• [DESCRIPTION OF THE TASK]:
Write out all of the data exactly as it appears.

(Raw records)
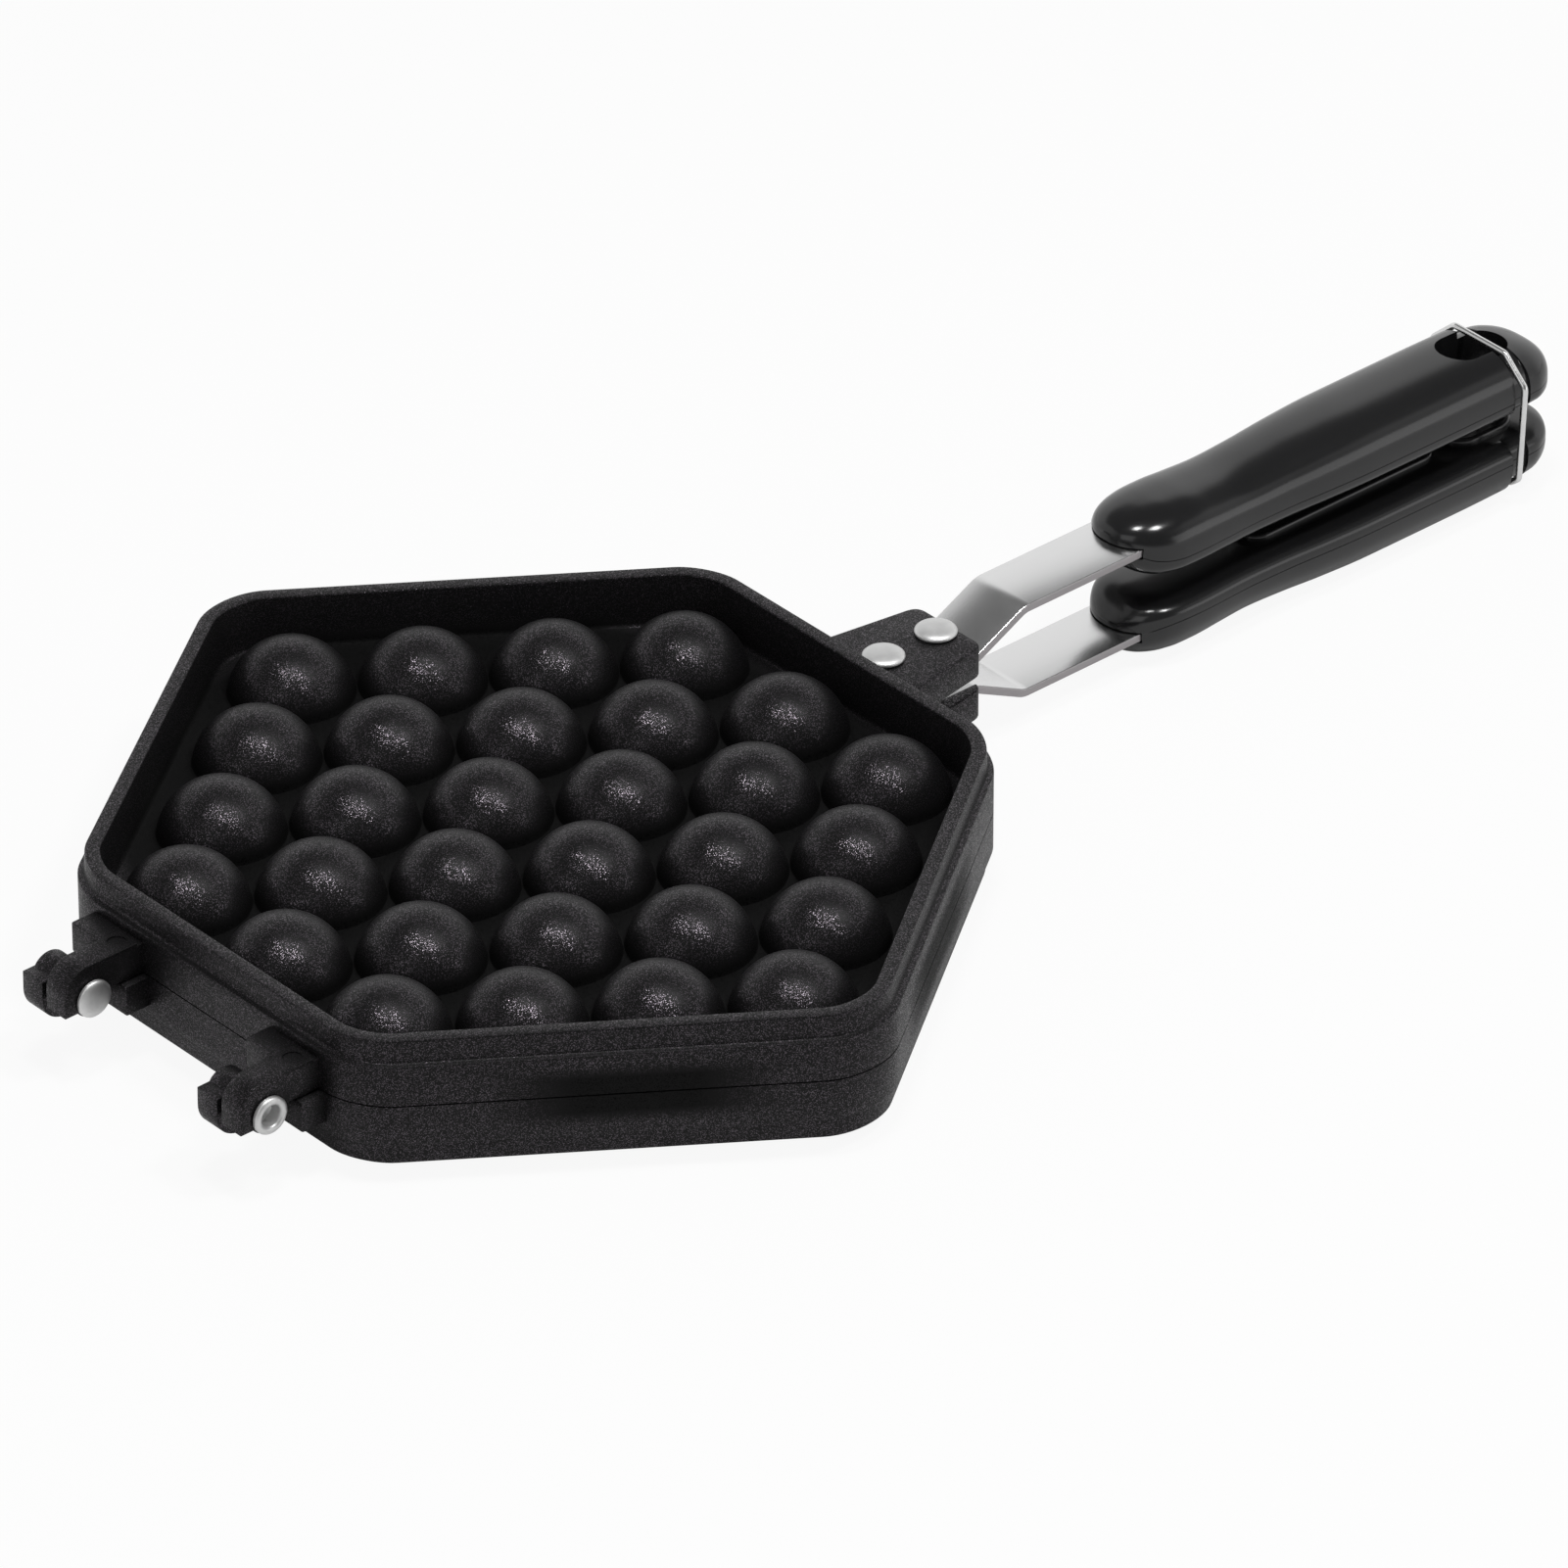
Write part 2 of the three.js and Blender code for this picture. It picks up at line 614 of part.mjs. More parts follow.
function halfOfPan(name, carriesBail) {
  const half = new THREE.Group();
  half.add(piece(`${name}_plate`, plate, casting));
  half.add(piece(`${name}_strap`, strapShape, steel));
  half.add(piece(`${name}_grip`, gripGeometry(carriesBail), phenolic));
  rivetPlaces.forEach((x, i) => {
    half.add(piece(`${name}_strap_rivet_${i + 1}`, rivetShape, rivetMetal, x));
  });
  return half;
}

const upper = halfOfPan('upper', false);
const lower = halfOfPan('lower', true);
lower.rotation.x = Math.PI;

const group = new THREE.Group();
group.add(upper, lower);
group.add(piece('hinge_pin_far', pinShape, rivetMetal, -pinX, hinge.spread));
group.add(piece('hinge_pin_near', pinShape, rivetMetal, -pinX, -hinge.spread, Math.PI));
group.add(piece('wire_bail', bailGeometry(), wire));

// Origin: middle of the pan's length and width, at its lowest point
const hingeEnd = pinX + hinge.reach;
group.position.set((hingeEnd - gripEnd) / 2, 0, grip.seam + grip.rise);

export default group;
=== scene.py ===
"""Egg waffle pan: the casting, straps, rivets, hinge pins, grips and wire bail, modelled in metres.

Each piece is made for the upper half, with x = y = 0 at the middle of the plates and z = 0 at the
parting plane, then set in the row's frame. The lower half is a copy turned over about X.
"""
import math

import bmesh
import bpy
from mathutils import Matrix, Vector


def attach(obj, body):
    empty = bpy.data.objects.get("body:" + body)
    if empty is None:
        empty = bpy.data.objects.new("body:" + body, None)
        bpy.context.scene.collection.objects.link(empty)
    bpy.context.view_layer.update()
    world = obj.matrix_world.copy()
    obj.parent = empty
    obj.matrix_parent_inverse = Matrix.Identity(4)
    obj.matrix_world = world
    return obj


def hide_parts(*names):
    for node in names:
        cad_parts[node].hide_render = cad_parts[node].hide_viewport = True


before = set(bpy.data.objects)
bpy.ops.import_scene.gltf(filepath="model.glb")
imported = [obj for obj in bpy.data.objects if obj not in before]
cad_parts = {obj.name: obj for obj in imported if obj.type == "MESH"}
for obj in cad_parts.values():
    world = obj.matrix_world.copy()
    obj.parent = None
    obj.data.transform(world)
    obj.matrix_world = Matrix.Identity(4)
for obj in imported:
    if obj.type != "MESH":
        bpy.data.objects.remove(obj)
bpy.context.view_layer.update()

MM = 0.001
PLATE_MIDDLE = Vector((-82.5, 0, 17.2)) * MM   # middle of the plates, in the row's frame
PARTING_GAP = 0.15
UP, DOWN = 1, -1


# Modelling by hand

def clear_bench():
    if bpy.context.object and bpy.context.object.mode != "OBJECT":
        bpy.ops.object.mode_set(mode="OBJECT")
    bpy.ops.object.select_all(action="DESELECT")


def only(*pieces):
    clear_bench()
    for piece in pieces:
        piece.select_set(True)
    bpy.context.view_layer.objects.active = pieces[0]


def pick(piece, kind, test):
    """Into edit mode with just the points, edges or faces that the test accepts."""
    if bpy.context.object is not piece or piece.mode != "EDIT":
        only(piece)
        bpy.ops.object.mode_set(mode="EDIT")
    bpy.ops.mesh.select_mode(type=kind)
    bpy.ops.mesh.select_all(action="DESELECT")
    mesh = bmesh.from_edit_mesh(piece.data)
    chosen = {"VERT": mesh.verts, "EDGE": mesh.edges, "FACE": mesh.faces}[kind]
    for element in chosen:
        if test(element):
            element.select_set(True)
    mesh.select_flush(True)
    bmesh.update_edit_mesh(piece.data)


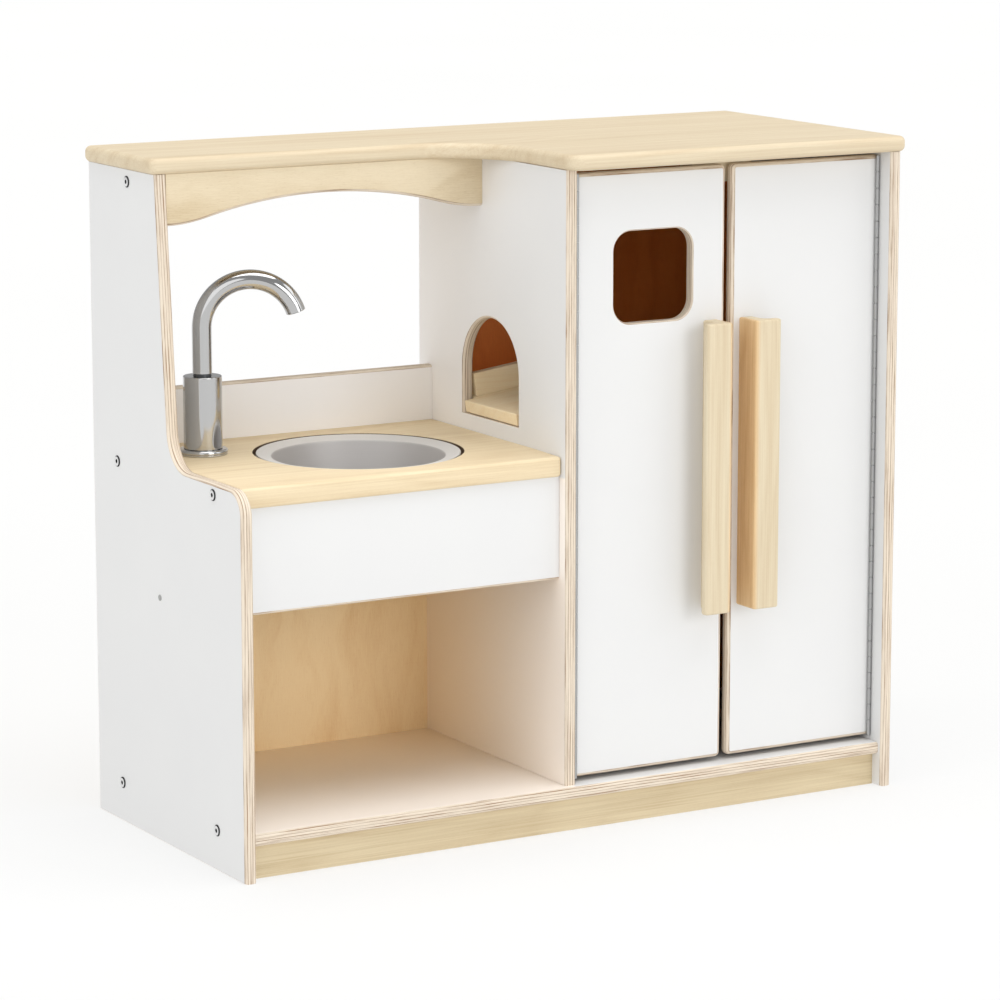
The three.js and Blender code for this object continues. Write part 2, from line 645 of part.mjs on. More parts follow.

• [EXERCISE ANSWER]:
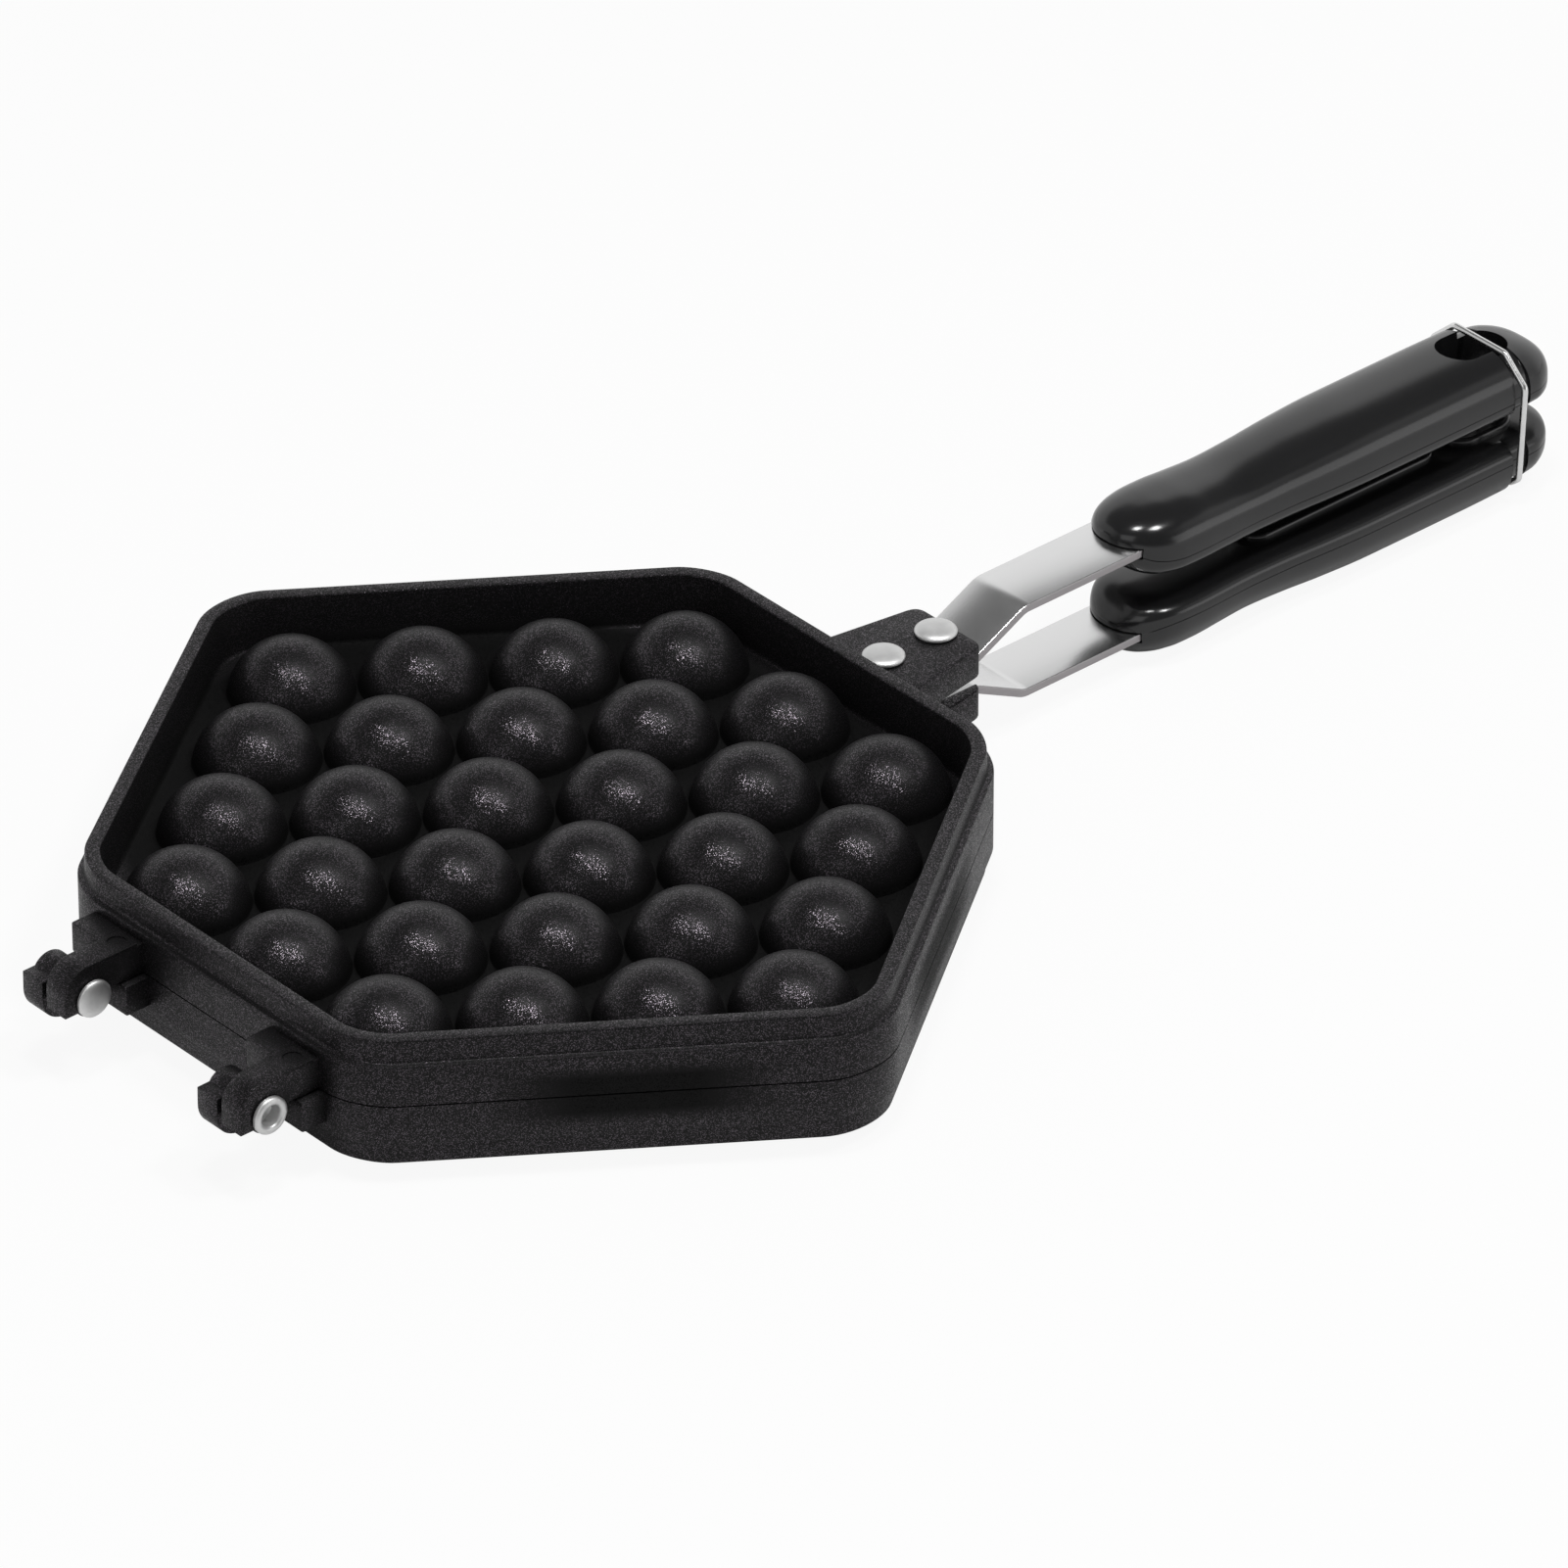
Write part 2 of the three.js and Blender code for this picture. It picks up at line 614 of part.mjs. More parts follow.
function halfOfPan(name, carriesBail) {
  const half = new THREE.Group();
  half.add(piece(`${name}_plate`, plate, casting));
  half.add(piece(`${name}_strap`, strapShape, steel));
  half.add(piece(`${name}_grip`, gripGeometry(carriesBail), phenolic));
  rivetPlaces.forEach((x, i) => {
    half.add(piece(`${name}_strap_rivet_${i + 1}`, rivetShape, rivetMetal, x));
  });
  return half;
}

const upper = halfOfPan('upper', false);
const lower = halfOfPan('lower', true);
lower.rotation.x = Math.PI;

const group = new THREE.Group();
group.add(upper, lower);
group.add(piece('hinge_pin_far', pinShape, rivetMetal, -pinX, hinge.spread));
group.add(piece('hinge_pin_near', pinShape, rivetMetal, -pinX, -hinge.spread, Math.PI));
group.add(piece('wire_bail', bailGeometry(), wire));

// Origin: middle of the pan's length and width, at its lowest point
const hingeEnd = pinX + hinge.reach;
group.position.set((hingeEnd - gripEnd) / 2, 0, grip.seam + grip.rise);

export default group;
=== scene.py ===
"""Egg waffle pan: the casting, straps, rivets, hinge pins, grips and wire bail, modelled in metres.

Each piece is made for the upper half, with x = y = 0 at the middle of the plates and z = 0 at the
parting plane, then set in the row's frame. The lower half is a copy turned over about X.
"""
import math

import bmesh
import bpy
from mathutils import Matrix, Vector


def attach(obj, body):
    empty = bpy.data.objects.get("body:" + body)
    if empty is None:
        empty = bpy.data.objects.new("body:" + body, None)
        bpy.context.scene.collection.objects.link(empty)
    bpy.context.view_layer.update()
    world = obj.matrix_world.copy()
    obj.parent = empty
    obj.matrix_parent_inverse = Matrix.Identity(4)
    obj.matrix_world = world
    return obj


def hide_parts(*names):
    for node in names:
        cad_parts[node].hide_render = cad_parts[node].hide_viewport = True


before = set(bpy.data.objects)
bpy.ops.import_scene.gltf(filepath="model.glb")
imported = [obj for obj in bpy.data.objects if obj not in before]
cad_parts = {obj.name: obj for obj in imported if obj.type == "MESH"}
for obj in cad_parts.values():
    world = obj.matrix_world.copy()
    obj.parent = None
    obj.data.transform(world)
    obj.matrix_world = Matrix.Identity(4)
for obj in imported:
    if obj.type != "MESH":
        bpy.data.objects.remove(obj)
bpy.context.view_layer.update()

MM = 0.001
PLATE_MIDDLE = Vector((-82.5, 0, 17.2)) * MM   # middle of the plates, in the row's frame
PARTING_GAP = 0.15
UP, DOWN = 1, -1


# Modelling by hand

def clear_bench():
    if bpy.context.object and bpy.context.object.mode != "OBJECT":
        bpy.ops.object.mode_set(mode="OBJECT")
    bpy.ops.object.select_all(action="DESELECT")


def only(*pieces):
    clear_bench()
    for piece in pieces:
        piece.select_set(True)
    bpy.context.view_layer.objects.active = pieces[0]


def pick(piece, kind, test):
    """Into edit mode with just the points, edges or faces that the test accepts."""
    if bpy.context.object is not piece or piece.mode != "EDIT":
        only(piece)
        bpy.ops.object.mode_set(mode="EDIT")
    bpy.ops.mesh.select_mode(type=kind)
    bpy.ops.mesh.select_all(action="DESELECT")
    mesh = bmesh.from_edit_mesh(piece.data)
    chosen = {"VERT": mesh.verts, "EDGE": mesh.edges, "FACE": mesh.faces}[kind]
    for element in chosen:
        if test(element):
            element.select_set(True)
    mesh.select_flush(True)
    bmesh.update_edit_mesh(piece.data)


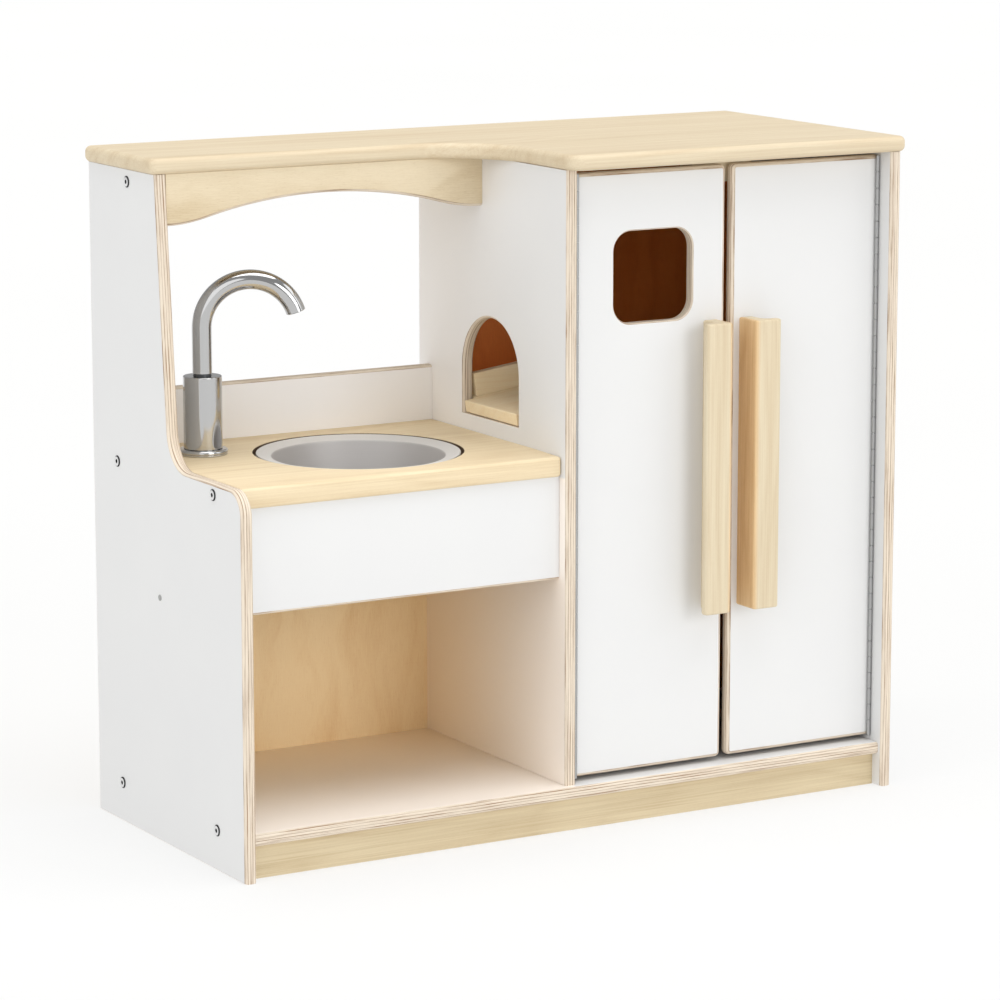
The three.js and Blender code for this object continues. Write part 2, from line 645 of part.mjs on. More parts follow.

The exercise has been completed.